“Aku sayang Bapak.”
Pernahkah mengucapkan kalimat tersebut kepada Bapak
kalian?
Seraya mendekapnya erat, merasakan degup jantung dan
helaan nafasnya yang kian terdengar melamban, tak sekuat dulu lagi.
Kalau belum, jangan bersedih! masih ada waktu untuk
segera melakukannya, bukan!
Jika ibu adalah seseorang yang memberikan kita
kehidupan, boleh kalau aku katakan bahwa bapak adalah seseorang yang
memperkenalkan dunia kepada kita.
Berapa banyak diantara kita memiliki jarak yang
sangat jauh atau bahkan terhalang tembok dengan sosok yang sering kita panggil
Bapak. Sedikit dari kita pada akhirnya menyesal karena setelah kepergiannya
tembok besar itu masih jadi penghalang.
Bukan lantaran kita tak menyayanginya lebih pada
kita masih belum juga bisa memahami sosok yang terkesan keras, gigih dan
tangguh itu.
Saat ini aku ingin berbagi cerita dengan kalian,
kisah dari seorang yang memiliki pengalaman yang berjarak dengan sosok Bapak
selama hidupnya. Cerita ini membantuku menjadi lebih tangguh menerima kepergian
Bapak lalu mengenang dalam setiap ingatan tentang kisah Bapak bersamaku selama
hidupnya.
Tasaro GK dengan perasaan yang ku pikir tak bisa
kubayangkan, bagaimana secara emosionalnya dia pada akhirnya bisa menyeleseikan
menulis buku ini.
“Patah Hati di Tanah Suci” adalah sebuah buku yang
patut aku ulas dan ku bagi di sini bersama kalian.
Melalui buku ini, Tasaro menuliskan surat panjang
kepada Bapaknya.
“..Aku
hampir-hampir kehabisan alasan untuk tetap peduli kepadamu, kecuali
kenyataan bahwa aku anakmu lahir oleh perantara dirimu. Kita tak punya banyak
kenangan, ya, Pak?”
Pada pusara sang Bapak, Tasaro memutar ulang
memorinya. Betapa berjaraknya hubungan yang mereka jalin selama ini. Ia
mengingat bahwa tak banyak percakapan yang mereka lakukan demi merekatkan
hubungan.
Ia mencoba
menceritakan kembali perjalanannya ke Tanah Suci, tempat yang paling ingin
didatangi Bapaknya sepanjang hidupnya. Sebuah perjalanan menggetarkan yang membuatnya menyusuri setiap jengkal
tanah yang 1.400 tahun sebelumnya Rasululloh Saw membangun sejarah di sana.

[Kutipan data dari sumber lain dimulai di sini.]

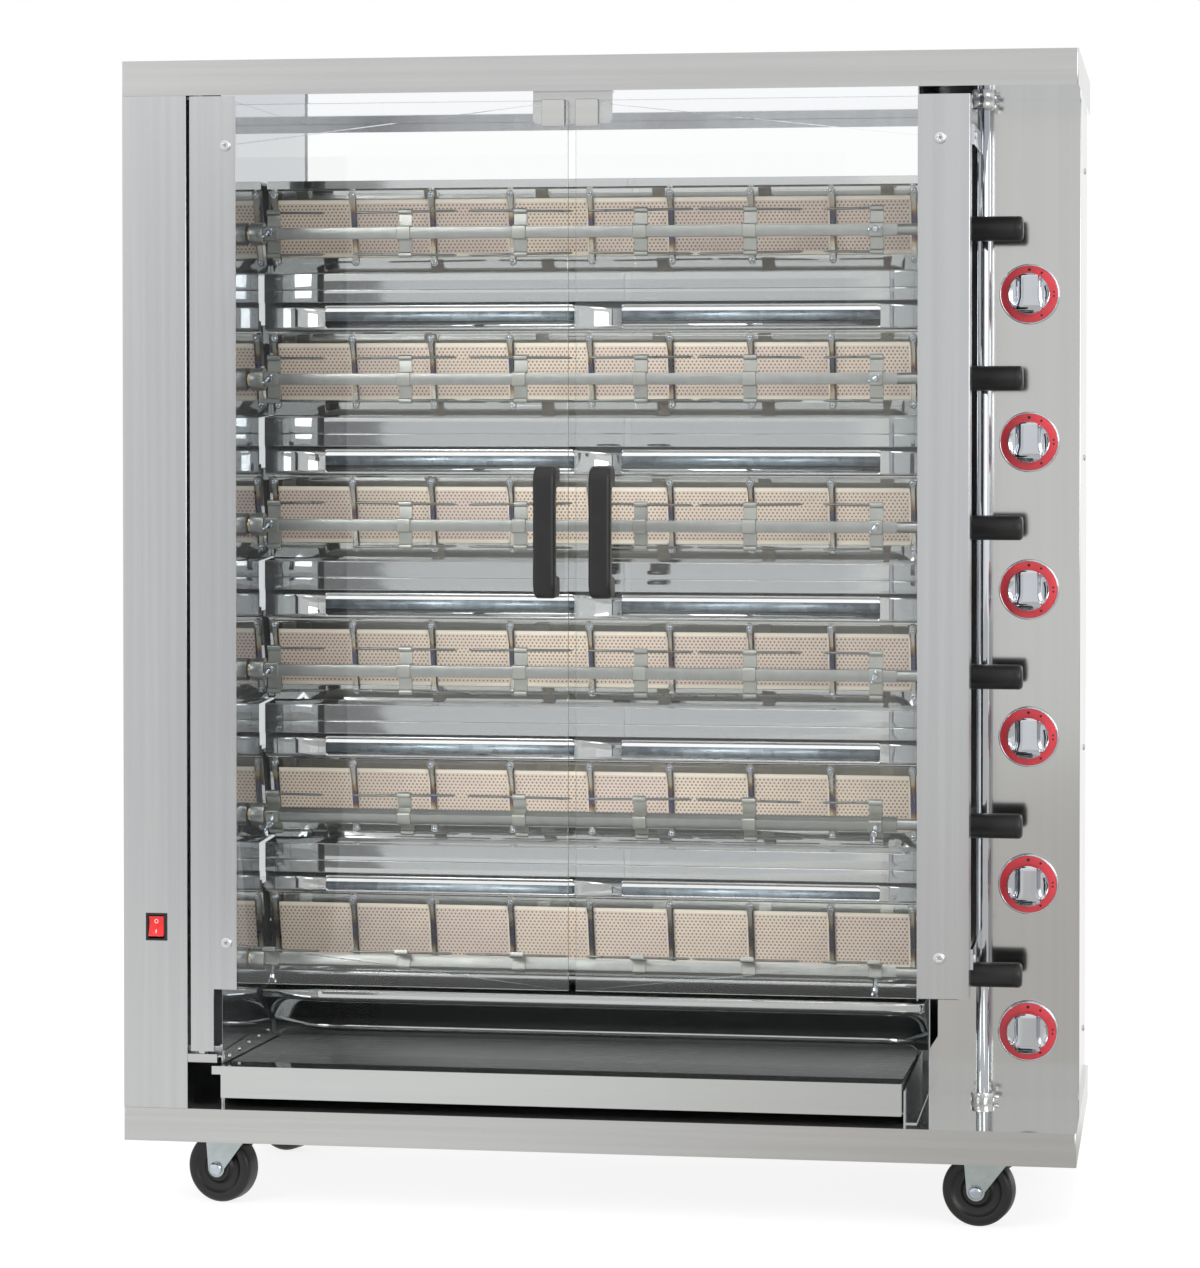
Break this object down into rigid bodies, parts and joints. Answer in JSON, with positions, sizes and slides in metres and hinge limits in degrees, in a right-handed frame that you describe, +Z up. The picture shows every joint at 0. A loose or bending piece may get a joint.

Tanpa diduga, menuliskan surat tersebut mengantarkan
Tasaro kembali pada kenangan-kenangan yang nyaris ia lewatkan. Bahwa
sesungguhnya Bapak masih selalu membersamainya pada berbagai peristiwa, meski
tanpa kata-kata..
*
Saat aku memesan buku ini, aku nggak pernah tahu
sebelumnya bahwa buku ini adalah cerita tentang kisah Tasaro dan Bapaknya. Dan
saat pertama kali aku menerimanya, lalu membaca halaman pertama. Aku nggak bisa
menahan emosi, tangisku menggelegar, meski awalnya aku berusaha menahan dan
mencoba membaca halaman demi halaman tapi, hatiku terasa sakit. Seketika
kenangan tentang Bapak melesat di benakku, saat itu seminggu setelah kepergian
Bapak untuk selama-lamanya.
Kalimat Penyemangat dari Penulisnya, Tasaro GK |
Jika dalam buku ini Tasaro menceritakan jarak
hubungan yang ia sesali bersama sang Bapak, aku sebaliknya. Kenangan menumpuk
saat bersama Bapak dalam berbagai kesempatan dari aku kecil hingga terakhir
saat aku menjemputnya dari rumah sakit, memangku tubuhnya yang tak berdaya,
bagian pinggul ke bawah mati rasa, terjatuh saat di rumah sakit. Dalam pangkuan
sepanjang perjalanan di dalam mobil, aku berusaha menahan air mata, mengajaknya
bercanda setiap kali Bapak mengeluh kesakitan. Bahkan kedua kakiku mati rasa
dan tanganku terasa sakit menopang tubuhnya.
Aku berpikir, dulu saat aku kecil,
Bapak selalu menggendongku seperti ini. Siapa sangka, momen perjalanan pulang
hari itu adalah hari terakhir aku bersamanya.
Kisah Tasaro tentang Bapaknya, sedikit banyak
membuatku ikhlas menerima kepergian Bapak di saat aku benar-benar terpuruk dan
hilang semangat kala itu.
Berbeda denganku, Tasaro menulis surat untuk
Bapaknya, menceritakan semua kisah kenangan masa kecilnya yang berjarak dan
hampir tak pernah berinteraksi dengan baik oleh sang Bapak. Ia menulis buku ini dengan bahasa yang mudah dimengerti dan alur yang runut
membawa pembaca khususnya saya ikut hanyut di dalamnya. Kau serasa ikut mengalami setiap peristiwa yang ia jabarkan dengan detail.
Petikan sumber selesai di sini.